| Goal |
Read the material below. Count the lines containing "frame" and give that count alone.

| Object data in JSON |
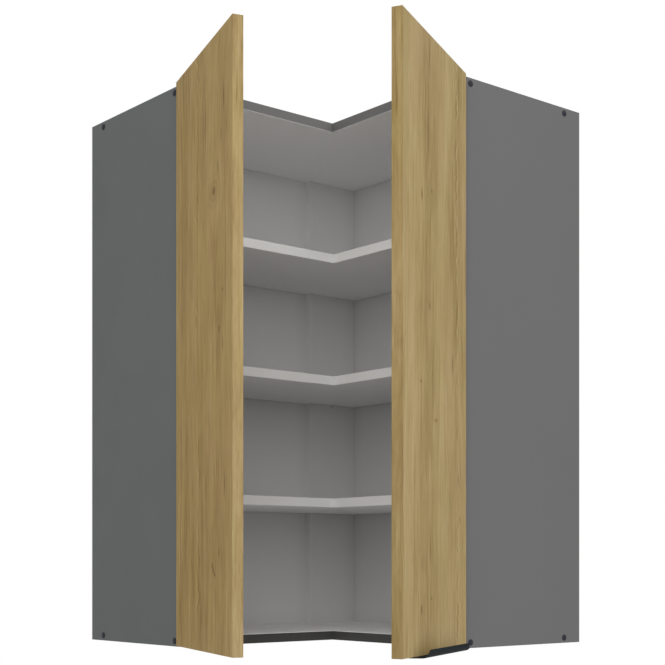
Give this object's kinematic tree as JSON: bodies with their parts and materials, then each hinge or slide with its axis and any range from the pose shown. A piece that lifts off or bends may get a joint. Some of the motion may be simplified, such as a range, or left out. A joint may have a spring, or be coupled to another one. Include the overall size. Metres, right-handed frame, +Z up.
{
  "type": "corner wall cabinet",
  "caption": "L-shaped hanging corner wall cabinet with hinged doors, L-shaped shelves, concealed hinges, wall hangers and a slim edge pull on one door.",
  "frame": {"origin": "corner of the room where the two walls meet, level with the lower end of the side panels; the wall plane of the right leg is Y = 0 and that of the left leg is X = 0", "axes": "+X along the right leg, -Y along the left leg, +Z up"},
  "size_m": [0.74, 0.7019, 0.9],
  "materials": {
    "graphite_board": "graphite grey melamine facing on chipboard, light grey on the inner faces",
    "light_grey_board": "light grey melamine facing on chipboard",
    "grey_hardboard": "light grey lacquered thin hardboard",
    "oak_front": "oak decor with vertical grain, satin",
    "black_metal": "black powder coat",
    "nickel_steel": "nickel plated pressed steel",
    "steel": "zinc plated steel",
    "white_plastic": "white moulded plastic",
    "dark_plastic": "dark grey moulded plastic"
  },
  "bodies": {
    "cabinet": {"top_panel": "graphite_board", "bottom_panel": "graphite_board", "shelf_1": "light_grey_board", "shelf_2": "light_grey_board", "shelf_3": "light_grey_board", "corner_post": "light_grey_board", "side_panel_left": "graphite_board", "back_panel_left": "grey_hardboard", "hanger_housing_left": "white_plastic", "hanger_hook_left": "steel", "wall_rail_left": "steel", "screw_cap_left_lower_back": "dark_plastic", "screw_cap_left_lower_front": "dark_plastic", "screw_cap_left_upper_back": "dark_plastic", "screw_cap_left_upper_front": "dark_plastic", "shelf_pin_1_left_back": "steel", "shelf_pin_1_left_front": "steel", "shelf_pin_2_left_back": "steel", "shelf_pin_2_left_front": "steel", "shelf_pin_3_left_back": "steel", "shelf_pin_3_left_front": "steel", "hinge_plate_left_lower": "nickel_steel", "hinge_arm_left_lower": "nickel_steel", "hinge_plate_left_upper": "nickel_steel", "hinge_arm_left_upper": "nickel_steel", "side_panel_right": "graphite_board", "back_panel_right": "grey_hardboard", "hanger_housing_right": "white_plastic", "hanger_hook_right": "steel", "wall_rail_right": "steel", "screw_cap_right_lower_back": "dark_plastic", "screw_cap_right_lower_front": "dark_plastic", "screw_cap_right_upper_back": "dark_plastic", "screw_cap_right_upper_front": "dark_plastic", "shelf_pin_1_right_back": "steel", "shelf_pin_1_right_front": "steel", "shelf_pin_2_right_back": "steel", "shelf_pin_2_right_front": "steel", "shelf_pin_3_right_back": "steel", "shelf_pin_3_right_front": "steel", "hinge_plate_right_lower": "nickel_steel", "hinge_arm_right_lower": "nickel_steel", "hinge_plate_right_upper": "nickel_steel", "hinge_arm_right_upper": "nickel_steel", "shelf_pin_1_post": "steel", "shelf_pin_2_post": "steel", "shelf_pin_3_post": "steel"},
    "left_door": {"door_left": "oak_front", "hinge_cup_left_lower": "nickel_steel", "hinge_cup_left_upper": "nickel_steel"},
    "right_door": {"door_right": "oak_front", "hinge_cup_right_lower": "nickel_steel", "hinge_cup_right_upper": "nickel_steel", "door_pull": "black_metal"},
    "left_hinge_links": {"hinge_link_left_lower": "nickel_steel", "hinge_link_left_upper": "nickel_steel"},
    "right_hinge_links": {"hinge_link_right_lower": "nickel_steel", "hinge_link_right_upper": "nickel_steel"}
  },
  "joints": [
    {"name": "left_door_swing", "type": "hinge", "parent": "cabinet", "child": "left_door", "pos_m": [0.292, -0.59565, 0.4505], "axis": [0, 0, 1], "range_deg": [-12, 108]},
    {"name": "right_door_swing", "type": "hinge", "parent": "cabinet", "child": "right_door", "pos_m": [0.59565, -0.292, 0.4505], "axis": [0, 0, -1], "range_deg": [-3, 117]},
    {"name": "left_link_fold", "type": "hinge", "parent": "cabinet", "child": "left_hinge_links", "pos_m": [0.3019, -0.58875, 0.4505], "axis": [0, 0, 1], "range_deg": [-17.62, 157.78]},
    {"name": "right_link_fold", "type": "hinge", "parent": "cabinet", "child": "right_hinge_links", "pos_m": [0.58875, -0.3019, 0.4505], "axis": [0, 0, -1], "range_deg": [-4.48, 170.92]}
  ],
  "couplings": [
    {"joint": "left_link_fold", "follows": "left_door_swing", "ratio": 1.46},
    {"joint": "right_link_fold", "follows": "right_door_swing", "ratio": 1.46}
  ]
}
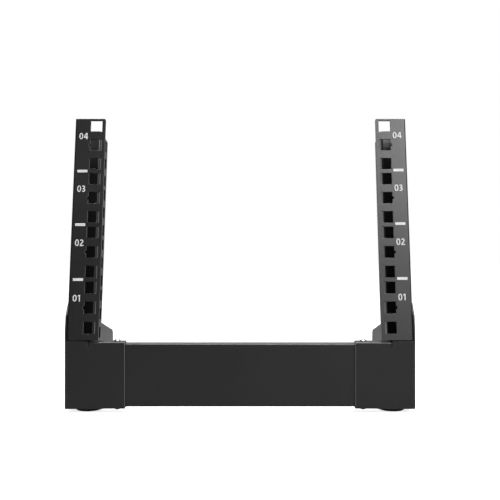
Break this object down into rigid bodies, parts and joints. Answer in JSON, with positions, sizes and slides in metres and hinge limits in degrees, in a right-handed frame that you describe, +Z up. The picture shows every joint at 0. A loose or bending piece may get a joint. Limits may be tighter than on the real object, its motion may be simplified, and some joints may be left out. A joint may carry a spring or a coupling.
{
  "type": "desktop equipment rack",
  "caption": "Open two-post desktop rack: perforated folded uprights leaning back on a low sheet base with a front crossbar and rubber feet, for small rack equipment.",
  "frame": {"origin": "on the desk under the middle of the base", "axes": "+X to the rack's right seen from the front, +Y to the back, +Z up"},
  "size_m": [0.2744, 0.202, 0.2354],
  "materials": {
    "black_steel": "fine satin black powder coat on folded steel sheet",
    "rubber": "matte black moulded rubber",
    "screw_steel": "bright zinc-plated small screws",
    "white_print": "white screen-printed unit numbers and unit marks"
  },
  "bodies": {
    "root": {"left_base_side": "black_steel", "right_base_side": "black_steel", "left_upright": "black_steel", "right_upright": "black_steel", "front_crossbar": "black_steel", "front_left_foot": "rubber", "front_right_foot": "rubber", "rear_left_foot": "rubber", "rear_right_foot": "rubber"}
  },
  "joints": []
}
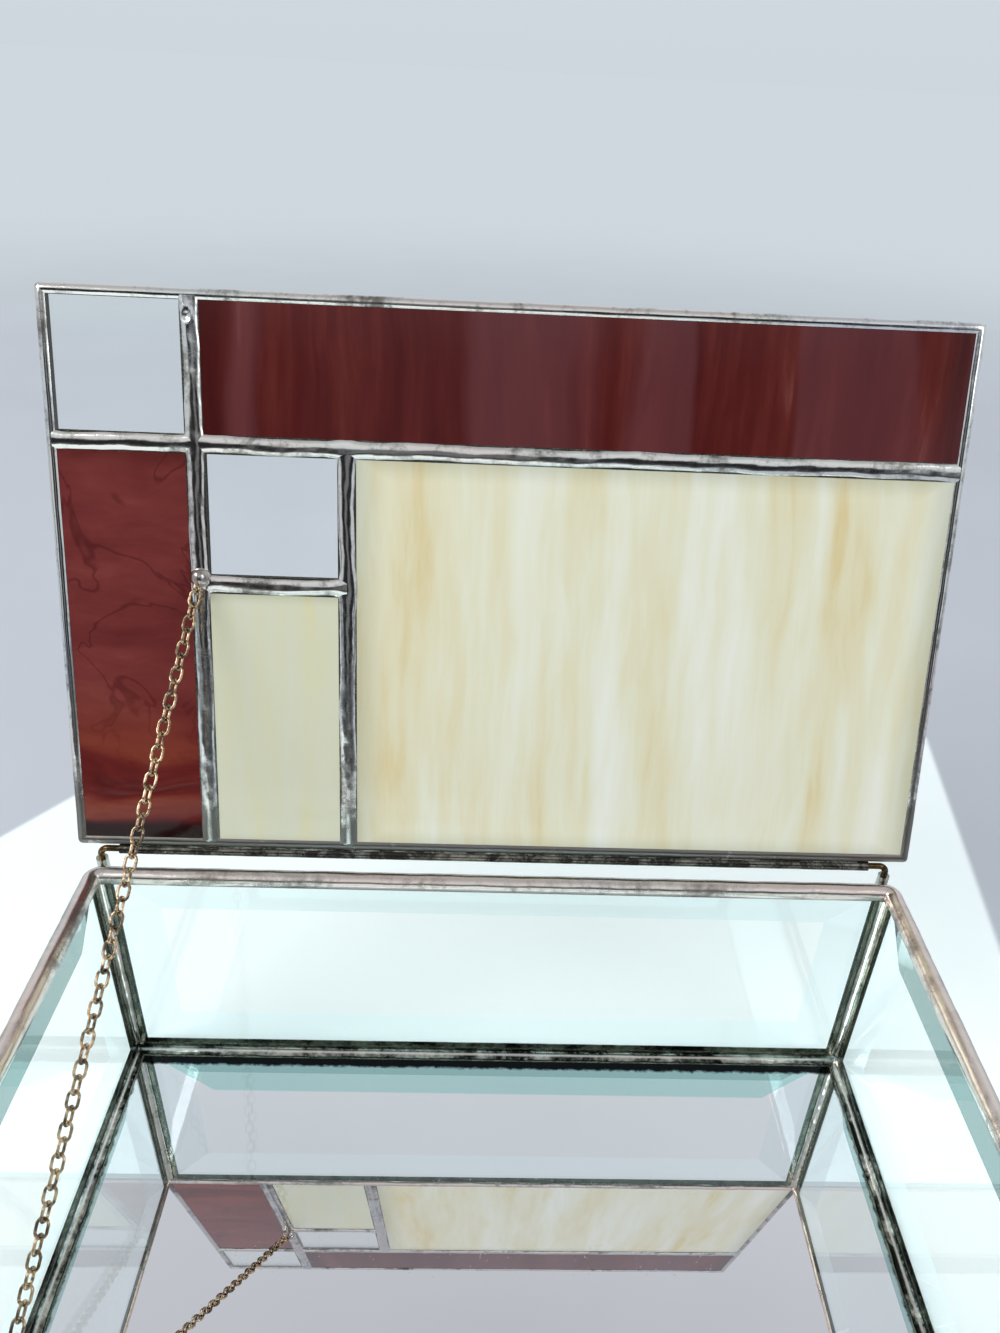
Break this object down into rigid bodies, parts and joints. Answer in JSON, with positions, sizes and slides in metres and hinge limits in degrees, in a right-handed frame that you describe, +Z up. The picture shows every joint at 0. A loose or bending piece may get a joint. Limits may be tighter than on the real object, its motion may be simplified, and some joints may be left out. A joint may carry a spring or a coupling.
{
  "type": "glass keepsake box",
  "caption": "Low casket box of bevelled glass panes with a mirror floor, beaded solder seams and a patchwork glass lid on a tube hinge, held open by a fine chain.",
  "frame": {"origin": "middle of the box's flat underside, on what it stands on", "axes": "+X along the box's length to the right seen from the front, +Y from the front to the hinge at the back, +Z up"},
  "size_m": [0.2066, 0.1698, 0.1961],
  "materials": {
    "mirror_plate": "silvered glass plate, seen through its own clear front",
    "clear_glass": "clear plate glass with wide polished bevels",
    "wine_glass": "streaky wine red art glass with lighter, smoky veins",
    "cream_glass": "cream opalescent art glass with soft amber streaks",
    "foil": "thin copper foil, tinned over and seen through the glass",
    "rim_solder": "rounded solder bead, softly tarnished with a faint rainbow",
    "lid_solder": "rounded solder bead, dull grey patina with bright crowns",
    "corner_solder": "solder with a dark grey-green patina",
    "dark_solder": "solder with a nearly black patina",
    "hinge_rod": "dark bronze coloured brass rod",
    "hinge_tube": "tinned brass tube",
    "chain_brass": "polished fine brass link chain",
    "chain_solder": "small drop of solder"
  },
  "bodies": {
    "box": {"mirror_floor": "mirror_plate", "rear_pane": "clear_glass", "left_pane": "clear_glass", "front_pane": "clear_glass", "right_pane": "clear_glass", "box_foil": "foil", "rear_rim": "rim_solder", "left_rim": "rim_solder", "front_rim": "rim_solder", "right_rim": "rim_solder", "rear_foot_seam": "dark_solder", "left_foot_seam": "dark_solder", "front_foot_seam": "dark_solder", "right_foot_seam": "dark_solder", "rear_left_seam": "corner_solder", "rear_right_seam": "corner_solder", "front_left_seam": "corner_solder", "front_right_seam": "corner_solder", "hinge_rod": "hinge_rod", "chain_foot_link": "chain_brass", "chain_foot_solder": "chain_solder"},
    "lid": {"hinge_tube": "hinge_tube", "lid_corner_square": "clear_glass", "lid_front_strip": "wine_glass", "lid_side_strip": "wine_glass", "lid_inner_square": "clear_glass", "lid_inner_pane": "cream_glass", "lid_main_pane": "cream_glass", "lid_foil": "foil", "lid_rear_edge": "lid_solder", "lid_left_edge": "lid_solder", "lid_front_edge": "lid_solder", "lid_right_edge": "lid_solder", "lid_long_seam": "lid_solder", "lid_cross_seam": "lid_solder", "lid_short_seam": "lid_solder", "lid_inner_seam": "lid_solder", "chain_top_solder": "chain_solder", "chain_top_link": "chain_brass"},
    "chain_01": {"chain_01": "chain_brass"},
    "chain_02": {"chain_02": "chain_brass"},
    "chain_03": {"chain_03": "chain_brass"},
    "chain_04": {"chain_04": "chain_brass"},
    "chain_05": {"chain_05": "chain_brass"},
    "chain_06": {"chain_06": "chain_brass"},
    "chain_07": {"chain_07": "chain_brass"},
    "chain_08": {"chain_08": "chain_brass"},
    "chain_09": {"chain_09": "chain_brass"},
    "chain_10": {"chain_10": "chain_brass"},
    "chain_11": {"chain_11": "chain_brass"},
    "chain_12": {"chain_12": "chain_brass"}
  },
  "joints": [
    {"name": "lid_hinge", "type": "hinge", "parent": "box", "child": "lid", "pos_m": [0, 0.0659, 0.0702], "axis": [1, 0, 0], "range_deg": [0, 106.6]},
    {"name": "chain_01_bend", "type": "hinge", "parent": "lid", "child": "chain_01", "pos_m": [-0.07086, 0.08079, 0.13473], "axis": [0.9808, -0.195, 0], "range_deg": [-54.48, 0]},
    {"name": "chain_02_bend", "type": "hinge", "parent": "chain_01", "child": "chain_02", "pos_m": [-0.07289, 0.07053, 0.12405], "axis": [-0.1394, -0.701, 0.6995], "range_deg": [0, 20.93]},
    {"name": "chain_03_bend", "type": "hinge", "parent": "chain_02", "child": "chain_03", "pos_m": [-0.07503, 0.0598, 0.11287], "axis": [-0.1394, -0.701, 0.6995], "range_deg": [0, 26.5]},
    {"name": "chain_04_bend", "type": "hinge", "parent": "chain_03", "child": "chain_04", "pos_m": [-0.07707, 0.04955, 0.10219], "axis": [0.9808, -0.195, 0], "range_deg": [0, 54.57]},
    {"name": "chain_05_bend", "type": "hinge", "parent": "chain_04", "child": "chain_05", "pos_m": [-0.07911, 0.0393, 0.09151], "axis": [-0.1394, -0.701, 0.6995], "range_deg": [-64.11, 0]},
    {"name": "chain_06_bend", "type": "hinge", "parent": "chain_05", "child": "chain_06", "pos_m": [-0.08114, 0.02905, 0.08083], "axis": [0.9808, -0.195, 0], "range_deg": [0, 50.87]},
    {"name": "chain_12_bend", "type": "hinge", "parent": "box", "child": "chain_12", "pos_m": [-0.09532, -0.04223, 0.00657], "axis": [0.9808, -0.195, 0], "range_deg": [-49.2, 0]},
    {"name": "chain_11_bend", "type": "hinge", "parent": "chain_12", "child": "chain_11", "pos_m": [-0.09328, -0.03198, 0.01725], "axis": [-0.1394, -0.701, 0.6995], "range_deg": [0, 17.66]},
    {"name": "chain_10_bend", "type": "hinge", "parent": "chain_11", "child": "chain_10", "pos_m": [-0.09124, -0.02173, 0.02793], "axis": [0.9808, -0.195, 0], "range_deg": [0, 4.75]},
    {"name": "chain_09_bend", "type": "hinge", "parent": "chain_10", "child": "chain_09", "pos_m": [-0.0892, -0.01148, 0.03861], "axis": [-0.1394, -0.701, 0.6995], "range_deg": [-15.39, 0]},
    {"name": "chain_08_bend", "type": "hinge", "parent": "chain_09", "child": "chain_08", "pos_m": [-0.08716, -0.00123, 0.04929], "axis": [0.9808, -0.195, 0], "range_deg": [0, 14.5]},
    {"name": "chain_07_bend", "type": "hinge", "parent": "chain_08", "child": "chain_07", "pos_m": [-0.08513, 0.00902, 0.05997], "axis": [-0.1394, -0.701, 0.6995], "range_deg": [-64.17, 0]}
  ],
  "couplings": [
    {"joint": "chain_01_bend", "follows": "lid_hinge", "ratio": -0.51055},
    {"joint": "chain_02_bend", "follows": "lid_hinge", "ratio": 0.19588},
    {"joint": "chain_03_bend", "follows": "lid_hinge", "ratio": 0.24809},
    {"joint": "chain_04_bend", "follows": "lid_hinge", "ratio": 0.51144},
    {"joint": "chain_05_bend", "follows": "lid_hinge", "ratio": -0.60096},
    {"joint": "chain_06_bend", "follows": "lid_hinge", "ratio": 0.47676},
    {"joint": "chain_12_bend", "follows": "lid_hinge", "ratio": -0.46107},
    {"joint": "chain_11_bend", "follows": "lid_hinge", "ratio": 0.1652},
    {"joint": "chain_10_bend", "follows": "lid_hinge", "ratio": 0.044064},
    {"joint": "chain_09_bend", "follows": "lid_hinge", "ratio": -0.14393},
    {"joint": "chain_08_bend", "follows": "lid_hinge", "ratio": 0.13556},
    {"joint": "chain_07_bend", "follows": "lid_hinge", "ratio": -0.60147}
  ]
}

| Finished exercise |
6